--- BEGIN ---

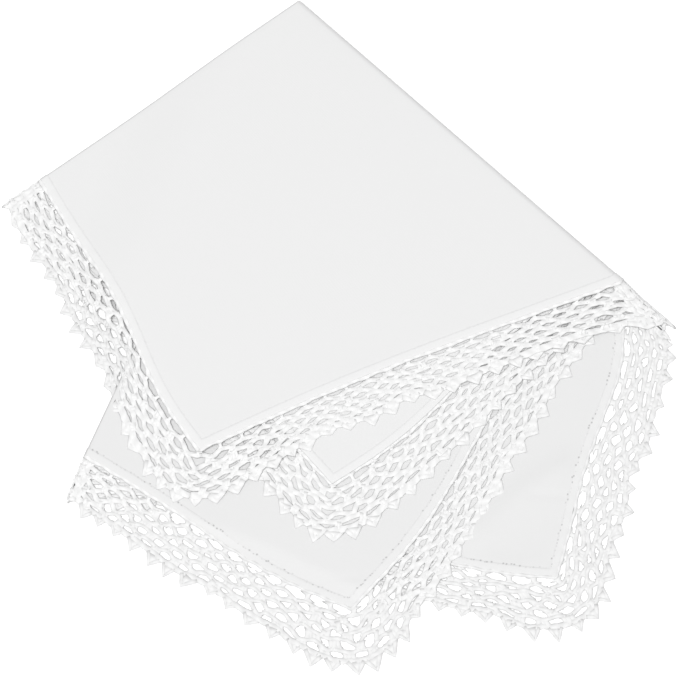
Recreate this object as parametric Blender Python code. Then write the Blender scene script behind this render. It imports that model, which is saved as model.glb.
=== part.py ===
"""Lace handkerchief: a cotton square folded in four, lying flat, with a crochet net edging.

Layers are numbered from the top one (1) to the one on the table (4). Layers 1 and 4 are
one half of the cloth and layers 2 and 3 the other half. Sizes are in millimetres.
"""
import math

import bmesh
import bpy
import numpy as np
from mathutils import Vector

MM = 0.001

# --- thicknesses and gaps ---
SHEET = 1.0            # thickness of the cloth and of the lace
LAYER_STEP = 1.3       # from the middle of one layer to the middle of the next
HALF_STEP = LAYER_STEP / 2
STACK_MID = SHEET / 2 + 1.5 * LAYER_STEP
SEAM_GAP = 0.3         # between the hem edge and the first thread of the lace

# --- fold points, in the plane of the table ---
# name: x, y at the hem, x, y of the lace tip on the fold
CENTRE = (-13.87, 114.44)
FOLDS = {
    "left":   dict(hem=(-95.39, 53.42), tip=(-108.3, 44.0), layers=(1, 2)),
    "lower":  dict(hem=(-78.86, -39.3), tip=(-84.2, -54.1), layers=(4, 3)),
    "outer":  dict(hem=(88.2, 17.76), tip=(99.9, 6.8), layers=(1, 4)),
    "inner":  dict(hem=(81.9, 24.15), tip=(93.5, 11.45), layers=(2, 3)),
}
FOLD_TURN_LENGTH = 16.0   # length over which a fold turns from the cloth's line to the lace's

# --- the eight half sides of the hem: from a fold to the free corner of a layer ---
# bows are the bulges of the half side outwards, as one, two and three half waves;
# widths are those of the lace beside the fold, halfway and beside the corner
CORNERS = {1: (-43.6, -38.0), 2: (-2.3, -48.9), 3: (3.5, -88.0), 4: (66.8, -78.4)}
HALF_SIDES = {
    # layer, fold      bow_1  bow_2  bow_3   w_fold w_mid  w_corner
    (1, "left"):   dict(bow=(-0.3, -1.2, 0.85), width=(15.0, 15.3, 18.2)),
    (1, "outer"):  dict(bow=(-2.1, 0.3, 0.0), width=(17.7, 14.2, 17.8)),
    (2, "left"):   dict(bow=(-0.4, 0.3, 0.0), width=(15.0, 15.6, 18.0)),
    (2, "inner"):  dict(bow=(0.6, -1.9, 0.2), width=(14.5, 15.2, 18.8)),
    (3, "lower"):  dict(bow=(2.3, -1.1, 0.2), width=(16.0, 17.5, 21.4)),
    (3, "inner"):  dict(bow=(0.6, -2.8, 0.2), width=(14.0, 15.2, 20.2)),
    (4, "lower"):  dict(bow=(-1.0, -4.6, 0.0), width=(15.8, 15.6, 19.6)),
    (4, "outer"):  dict(bow=(3.9, 2.4, 0.9), width=(20.2, 17.2, 17.4)),
}
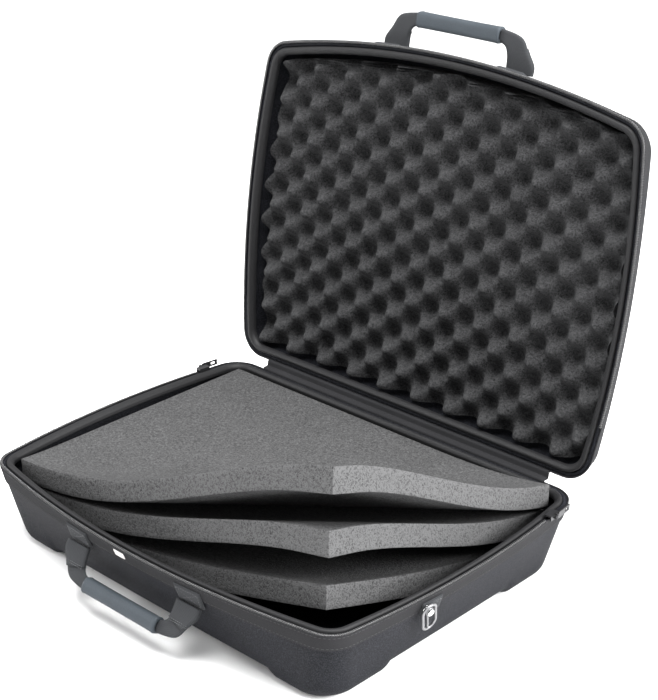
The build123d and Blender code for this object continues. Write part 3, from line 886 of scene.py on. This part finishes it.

--- END ---

◆ **Brief**: Pull every line containing "from" out of the records.

◆ **Response for this exercise**:
Layers are numbered from the top one (1) to the one on the table (4). Layers 1 and 4 are
from mathutils import Vector
LAYER_STEP = 1.3       # from the middle of one layer to the middle of the next
FOLD_TURN_LENGTH = 16.0   # length over which a fold turns from the cloth's line to the lace's
# --- the eight half sides of the hem: from a fold to the free corner of a layer ---
The build123d and Blender code for this object continues. Write part 3, from line 886 of scene.py on. This part finishes it.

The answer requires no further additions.